Aku tertawa terbahak. Ternyata Basri mewawancarai seorang informan yang kurang waras. Pantasan nggak nyambung! Aku teringat kata salah seorang dosen bahwa di setiap angkatan, akan ada anak Antro yang akan terkena kutukan, yakni mewawancari orang gila. Ini membuat Basri merenung selama seminggu dan selalu meracau “Aku dikutuk, aku dikutuk!!”
Clumsy moment juga dialami oleh para dosen. Sewaktu penelitian di sebuah masyarakat pesisir, empat orang dosen sedang duduk bercengkerama sambil menikmati dinginnya udara pesisir di malam hari. Masing-masing dosen menceritakan kisah-kisah lucu mereka, hingga Pak Sekretaris Jurusan menceritakan sebuah kisah yang sangat lucu hingga membuat semua dosen dan mahasiswa yang mendengarnya tertawa terpingkal-pingkal. Namun Pak Jon (nama disamarkan) salah seorang dosen terdiam dan merasa cerita tersebut sangat didak lucu.

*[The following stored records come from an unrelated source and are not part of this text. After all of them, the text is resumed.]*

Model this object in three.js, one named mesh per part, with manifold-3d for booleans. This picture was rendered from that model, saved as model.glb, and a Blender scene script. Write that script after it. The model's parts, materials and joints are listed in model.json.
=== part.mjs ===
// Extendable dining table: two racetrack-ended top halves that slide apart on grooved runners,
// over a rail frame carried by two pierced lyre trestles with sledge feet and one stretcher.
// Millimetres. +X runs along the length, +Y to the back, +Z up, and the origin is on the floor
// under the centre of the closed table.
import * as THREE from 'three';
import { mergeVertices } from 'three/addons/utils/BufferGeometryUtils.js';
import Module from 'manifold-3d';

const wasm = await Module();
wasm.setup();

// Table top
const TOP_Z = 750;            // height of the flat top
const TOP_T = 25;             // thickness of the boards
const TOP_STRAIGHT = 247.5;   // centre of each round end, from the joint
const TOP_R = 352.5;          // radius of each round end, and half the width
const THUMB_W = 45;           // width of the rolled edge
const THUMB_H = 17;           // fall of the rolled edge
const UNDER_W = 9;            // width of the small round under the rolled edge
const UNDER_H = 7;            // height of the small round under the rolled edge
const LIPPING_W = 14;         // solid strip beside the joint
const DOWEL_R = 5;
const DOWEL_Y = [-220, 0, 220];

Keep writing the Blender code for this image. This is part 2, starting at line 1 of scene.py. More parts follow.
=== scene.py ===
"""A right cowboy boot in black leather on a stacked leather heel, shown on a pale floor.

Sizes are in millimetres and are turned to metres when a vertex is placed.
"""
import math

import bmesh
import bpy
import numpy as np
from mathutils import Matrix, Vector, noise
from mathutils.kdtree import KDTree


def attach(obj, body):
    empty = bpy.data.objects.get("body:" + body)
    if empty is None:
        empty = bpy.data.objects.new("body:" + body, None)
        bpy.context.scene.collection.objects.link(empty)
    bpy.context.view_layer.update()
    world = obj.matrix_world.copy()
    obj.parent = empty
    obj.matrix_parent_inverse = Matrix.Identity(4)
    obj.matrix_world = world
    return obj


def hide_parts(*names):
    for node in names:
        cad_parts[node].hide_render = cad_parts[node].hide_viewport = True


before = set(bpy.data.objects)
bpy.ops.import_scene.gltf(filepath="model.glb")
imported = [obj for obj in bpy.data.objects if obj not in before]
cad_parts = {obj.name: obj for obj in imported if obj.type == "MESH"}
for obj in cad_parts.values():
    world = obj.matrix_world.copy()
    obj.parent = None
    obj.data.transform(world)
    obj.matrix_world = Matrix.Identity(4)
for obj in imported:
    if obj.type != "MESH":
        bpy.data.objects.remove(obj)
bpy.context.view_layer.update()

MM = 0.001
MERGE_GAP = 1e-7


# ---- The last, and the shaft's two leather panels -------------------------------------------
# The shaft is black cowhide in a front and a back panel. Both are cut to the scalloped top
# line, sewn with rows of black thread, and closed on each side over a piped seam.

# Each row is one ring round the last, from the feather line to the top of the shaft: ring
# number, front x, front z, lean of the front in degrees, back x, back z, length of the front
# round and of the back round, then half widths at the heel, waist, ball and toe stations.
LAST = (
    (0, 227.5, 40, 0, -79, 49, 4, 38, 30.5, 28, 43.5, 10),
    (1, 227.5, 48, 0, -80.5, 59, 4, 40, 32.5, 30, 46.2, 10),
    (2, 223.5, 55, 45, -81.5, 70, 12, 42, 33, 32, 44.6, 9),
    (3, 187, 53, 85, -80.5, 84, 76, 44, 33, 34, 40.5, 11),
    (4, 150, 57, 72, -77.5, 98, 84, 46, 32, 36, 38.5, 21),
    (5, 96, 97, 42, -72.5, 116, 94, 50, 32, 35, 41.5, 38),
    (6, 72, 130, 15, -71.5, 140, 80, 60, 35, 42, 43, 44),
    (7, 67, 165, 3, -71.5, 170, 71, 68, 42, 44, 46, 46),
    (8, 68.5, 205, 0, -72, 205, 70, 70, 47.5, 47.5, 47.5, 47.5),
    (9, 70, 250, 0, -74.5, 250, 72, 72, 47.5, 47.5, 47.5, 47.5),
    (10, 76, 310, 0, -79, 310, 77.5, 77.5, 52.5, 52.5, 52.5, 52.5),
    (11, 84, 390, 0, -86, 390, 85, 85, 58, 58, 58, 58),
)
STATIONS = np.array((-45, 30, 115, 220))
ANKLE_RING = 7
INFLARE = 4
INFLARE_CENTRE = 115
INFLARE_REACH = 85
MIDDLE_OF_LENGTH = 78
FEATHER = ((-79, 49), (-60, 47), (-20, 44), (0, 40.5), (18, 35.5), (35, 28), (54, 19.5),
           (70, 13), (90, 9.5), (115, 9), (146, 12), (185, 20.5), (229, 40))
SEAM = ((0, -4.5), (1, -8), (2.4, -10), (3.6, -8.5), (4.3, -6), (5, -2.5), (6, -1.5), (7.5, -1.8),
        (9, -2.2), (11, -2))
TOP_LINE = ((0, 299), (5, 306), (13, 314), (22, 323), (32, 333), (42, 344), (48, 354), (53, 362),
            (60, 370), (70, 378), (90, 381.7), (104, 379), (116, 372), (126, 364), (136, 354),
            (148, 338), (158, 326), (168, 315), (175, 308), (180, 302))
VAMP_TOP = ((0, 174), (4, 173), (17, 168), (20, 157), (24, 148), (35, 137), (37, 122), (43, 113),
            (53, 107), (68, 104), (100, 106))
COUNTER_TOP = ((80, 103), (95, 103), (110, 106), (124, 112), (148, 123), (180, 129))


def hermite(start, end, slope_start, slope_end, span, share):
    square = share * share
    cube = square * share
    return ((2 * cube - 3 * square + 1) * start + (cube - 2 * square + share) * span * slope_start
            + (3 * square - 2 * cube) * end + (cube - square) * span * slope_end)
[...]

Siang harinya saat Pak Jon buang air kecil dalam WC, ia tertawa terbahak-bahak. Para dosen dan mahasiswa yang sedang makan siang terheran-heran dengan suara tawa yang membahana itu. Setelah kembali dari WC Pak Sekretaris Jurusan bertanya
PSJ             : “Apa yang lucu sehingga anda tertawa keras dalam WC?”
Pak Jon       : “Setelah kupikir, ternyata ceritamu semalam sangat lucu!  hahaha”
PSJ             : “Buset, impuls sarafmu lambat banget bro!”
“Hahahahahahaha……..!!” semua tertawa.
Pak Sekretaris Jurusan ternyata anak gehol getoh!! Terlebih Pak Jon yang impuls sarafnya super duper lalod. Clumsy moment MAX! Bayangkan betapa malunya Pak Jon ditertawankan seperti itu. ckckck
Itulah kisah-kisah clumsy moment yang terjadi saat kami turun lapangan.. setelah kejadian-kejadian tadi kini aku sadar bahwa clumsy moment sebenarnya lebih berbahaya dari galau. Galau hanya berdampak pada dua insane yang terlibat, sedangkan clumsy moment impact-nya bisa sampai ke masyarakat.  Penelitian lapangan memang seru dan mengasyikkan, tapi  waspadalah terhadap jebakan-jebakan clumsy moment, waspadalah!!!